— start THE INPUT —

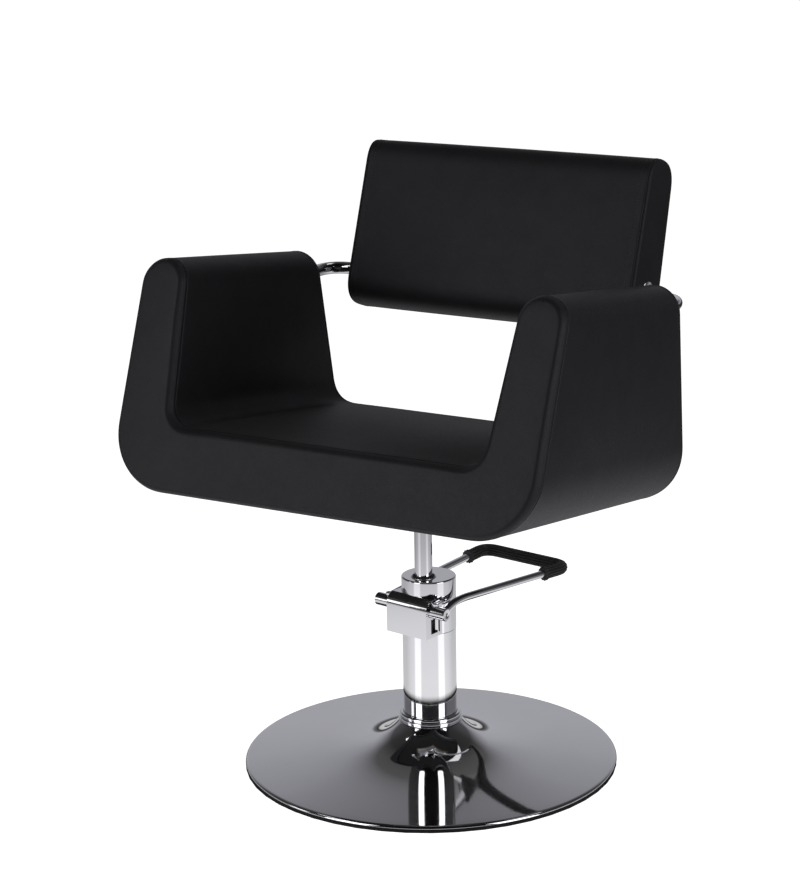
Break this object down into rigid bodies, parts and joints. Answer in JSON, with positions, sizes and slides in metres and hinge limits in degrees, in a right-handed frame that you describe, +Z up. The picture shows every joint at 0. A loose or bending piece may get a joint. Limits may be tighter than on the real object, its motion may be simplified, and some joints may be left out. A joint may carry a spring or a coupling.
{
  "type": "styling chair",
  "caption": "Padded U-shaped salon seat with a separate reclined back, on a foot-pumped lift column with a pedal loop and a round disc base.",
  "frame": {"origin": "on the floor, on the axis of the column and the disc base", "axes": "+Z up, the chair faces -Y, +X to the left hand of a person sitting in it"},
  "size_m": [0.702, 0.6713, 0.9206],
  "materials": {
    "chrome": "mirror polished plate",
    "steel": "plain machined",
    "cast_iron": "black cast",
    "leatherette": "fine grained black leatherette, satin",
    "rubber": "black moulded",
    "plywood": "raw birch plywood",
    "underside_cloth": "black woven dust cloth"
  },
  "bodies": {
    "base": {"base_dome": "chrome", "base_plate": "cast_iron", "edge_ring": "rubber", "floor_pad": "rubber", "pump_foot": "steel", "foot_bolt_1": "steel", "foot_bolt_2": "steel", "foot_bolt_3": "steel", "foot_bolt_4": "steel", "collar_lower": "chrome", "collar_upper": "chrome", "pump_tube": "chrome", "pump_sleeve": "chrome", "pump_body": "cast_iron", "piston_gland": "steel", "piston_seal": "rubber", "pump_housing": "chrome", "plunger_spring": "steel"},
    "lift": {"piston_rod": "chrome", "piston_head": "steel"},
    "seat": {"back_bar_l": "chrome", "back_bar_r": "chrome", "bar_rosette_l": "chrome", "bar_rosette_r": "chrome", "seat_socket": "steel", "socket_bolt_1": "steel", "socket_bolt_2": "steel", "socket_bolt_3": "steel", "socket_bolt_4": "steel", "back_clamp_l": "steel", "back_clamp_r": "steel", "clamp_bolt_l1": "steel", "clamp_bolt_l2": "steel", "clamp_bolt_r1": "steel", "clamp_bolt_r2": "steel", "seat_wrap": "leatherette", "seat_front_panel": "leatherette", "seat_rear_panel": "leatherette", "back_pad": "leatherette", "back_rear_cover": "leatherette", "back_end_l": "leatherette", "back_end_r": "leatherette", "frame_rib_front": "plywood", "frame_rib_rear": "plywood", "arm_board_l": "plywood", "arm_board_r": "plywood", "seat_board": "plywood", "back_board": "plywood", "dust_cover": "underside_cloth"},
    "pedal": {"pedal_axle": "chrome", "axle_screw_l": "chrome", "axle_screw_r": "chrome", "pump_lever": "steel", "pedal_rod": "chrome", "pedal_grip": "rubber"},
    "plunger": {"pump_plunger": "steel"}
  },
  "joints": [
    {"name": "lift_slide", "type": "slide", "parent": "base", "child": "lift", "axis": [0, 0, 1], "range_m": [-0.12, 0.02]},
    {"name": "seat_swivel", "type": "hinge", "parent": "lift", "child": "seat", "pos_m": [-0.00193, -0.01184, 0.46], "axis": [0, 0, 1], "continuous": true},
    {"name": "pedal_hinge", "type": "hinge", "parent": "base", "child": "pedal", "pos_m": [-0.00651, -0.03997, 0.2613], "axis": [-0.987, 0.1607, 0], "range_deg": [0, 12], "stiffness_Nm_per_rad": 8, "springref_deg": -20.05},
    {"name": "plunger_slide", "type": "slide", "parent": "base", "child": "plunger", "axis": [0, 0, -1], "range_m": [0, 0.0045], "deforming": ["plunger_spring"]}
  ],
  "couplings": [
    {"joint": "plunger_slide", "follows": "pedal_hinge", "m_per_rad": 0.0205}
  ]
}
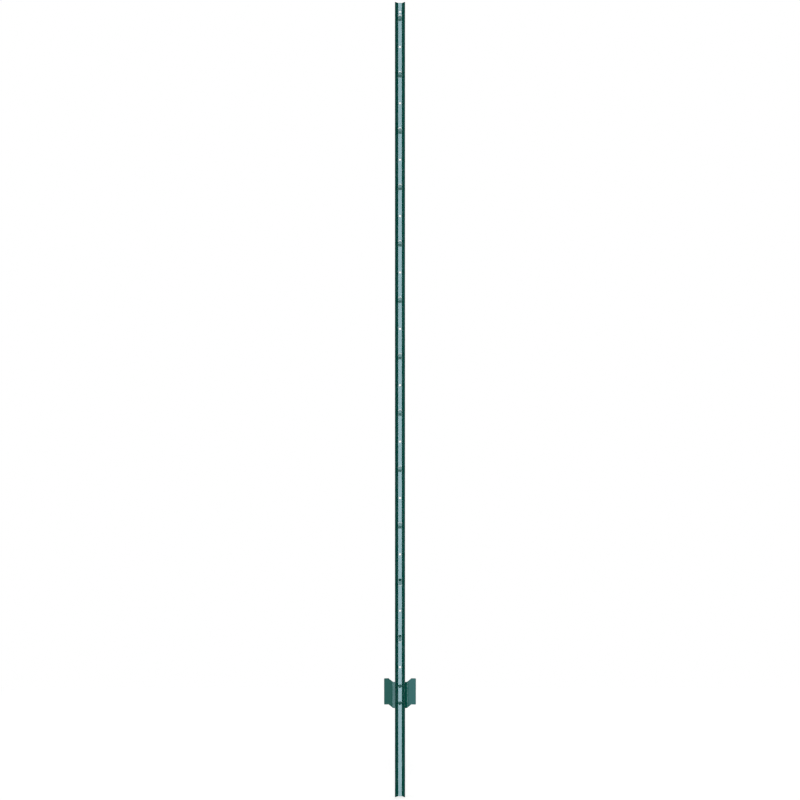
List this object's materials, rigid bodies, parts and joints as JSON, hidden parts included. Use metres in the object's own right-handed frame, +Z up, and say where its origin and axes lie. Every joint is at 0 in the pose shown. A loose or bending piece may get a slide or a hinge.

— end THE INPUT —

* WORK REQUIRED
Hand back the material above in full, exactly as written.

* FULL OUTPUT
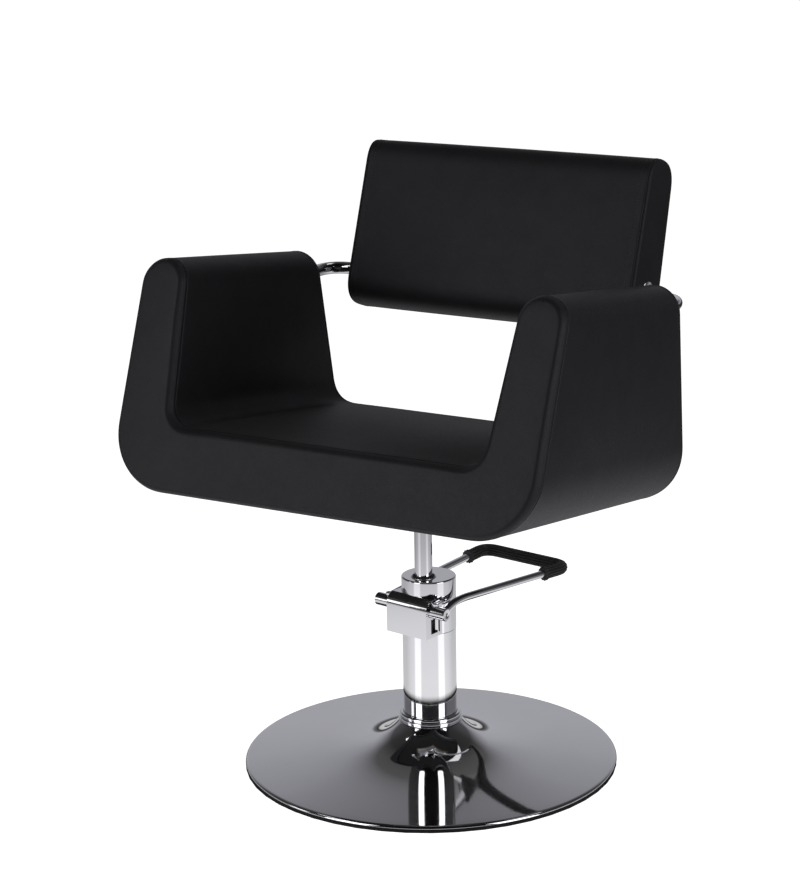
Break this object down into rigid bodies, parts and joints. Answer in JSON, with positions, sizes and slides in metres and hinge limits in degrees, in a right-handed frame that you describe, +Z up. The picture shows every joint at 0. A loose or bending piece may get a joint. Limits may be tighter than on the real object, its motion may be simplified, and some joints may be left out. A joint may carry a spring or a coupling.
{
  "type": "styling chair",
  "caption": "Padded U-shaped salon seat with a separate reclined back, on a foot-pumped lift column with a pedal loop and a round disc base.",
  "frame": {"origin": "on the floor, on the axis of the column and the disc base", "axes": "+Z up, the chair faces -Y, +X to the left hand of a person sitting in it"},
  "size_m": [0.702, 0.6713, 0.9206],
  "materials": {
    "chrome": "mirror polished plate",
    "steel": "plain machined",
    "cast_iron": "black cast",
    "leatherette": "fine grained black leatherette, satin",
    "rubber": "black moulded",
    "plywood": "raw birch plywood",
    "underside_cloth": "black woven dust cloth"
  },
  "bodies": {
    "base": {"base_dome": "chrome", "base_plate": "cast_iron", "edge_ring": "rubber", "floor_pad": "rubber", "pump_foot": "steel", "foot_bolt_1": "steel", "foot_bolt_2": "steel", "foot_bolt_3": "steel", "foot_bolt_4": "steel", "collar_lower": "chrome", "collar_upper": "chrome", "pump_tube": "chrome", "pump_sleeve": "chrome", "pump_body": "cast_iron", "piston_gland": "steel", "piston_seal": "rubber", "pump_housing": "chrome", "plunger_spring": "steel"},
    "lift": {"piston_rod": "chrome", "piston_head": "steel"},
    "seat": {"back_bar_l": "chrome", "back_bar_r": "chrome", "bar_rosette_l": "chrome", "bar_rosette_r": "chrome", "seat_socket": "steel", "socket_bolt_1": "steel", "socket_bolt_2": "steel", "socket_bolt_3": "steel", "socket_bolt_4": "steel", "back_clamp_l": "steel", "back_clamp_r": "steel", "clamp_bolt_l1": "steel", "clamp_bolt_l2": "steel", "clamp_bolt_r1": "steel", "clamp_bolt_r2": "steel", "seat_wrap": "leatherette", "seat_front_panel": "leatherette", "seat_rear_panel": "leatherette", "back_pad": "leatherette", "back_rear_cover": "leatherette", "back_end_l": "leatherette", "back_end_r": "leatherette", "frame_rib_front": "plywood", "frame_rib_rear": "plywood", "arm_board_l": "plywood", "arm_board_r": "plywood", "seat_board": "plywood", "back_board": "plywood", "dust_cover": "underside_cloth"},
    "pedal": {"pedal_axle": "chrome", "axle_screw_l": "chrome", "axle_screw_r": "chrome", "pump_lever": "steel", "pedal_rod": "chrome", "pedal_grip": "rubber"},
    "plunger": {"pump_plunger": "steel"}
  },
  "joints": [
    {"name": "lift_slide", "type": "slide", "parent": "base", "child": "lift", "axis": [0, 0, 1], "range_m": [-0.12, 0.02]},
    {"name": "seat_swivel", "type": "hinge", "parent": "lift", "child": "seat", "pos_m": [-0.00193, -0.01184, 0.46], "axis": [0, 0, 1], "continuous": true},
    {"name": "pedal_hinge", "type": "hinge", "parent": "base", "child": "pedal", "pos_m": [-0.00651, -0.03997, 0.2613], "axis": [-0.987, 0.1607, 0], "range_deg": [0, 12], "stiffness_Nm_per_rad": 8, "springref_deg": -20.05},
    {"name": "plunger_slide", "type": "slide", "parent": "base", "child": "plunger", "axis": [0, 0, -1], "range_m": [0, 0.0045], "deforming": ["plunger_spring"]}
  ],
  "couplings": [
    {"joint": "plunger_slide", "follows": "pedal_hinge", "m_per_rad": 0.0205}
  ]
}
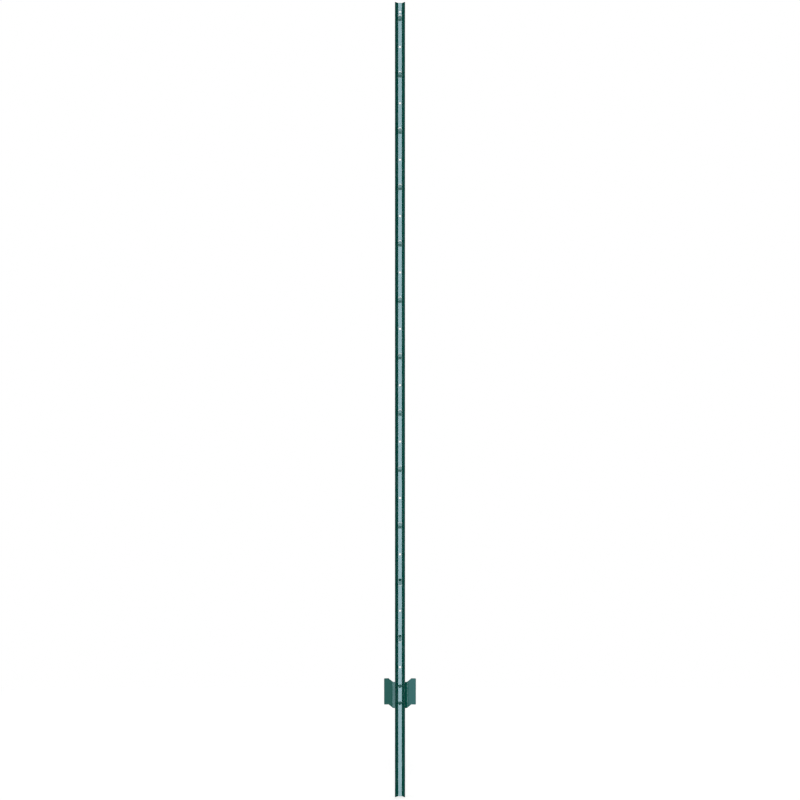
List this object's materials, rigid bodies, parts and joints as JSON, hidden parts included. Use metres in the object's own right-handed frame, +Z up, and say where its origin and axes lie. Every joint is at 0 in the pose shown. A loose or bending piece may get a slide or a hinge.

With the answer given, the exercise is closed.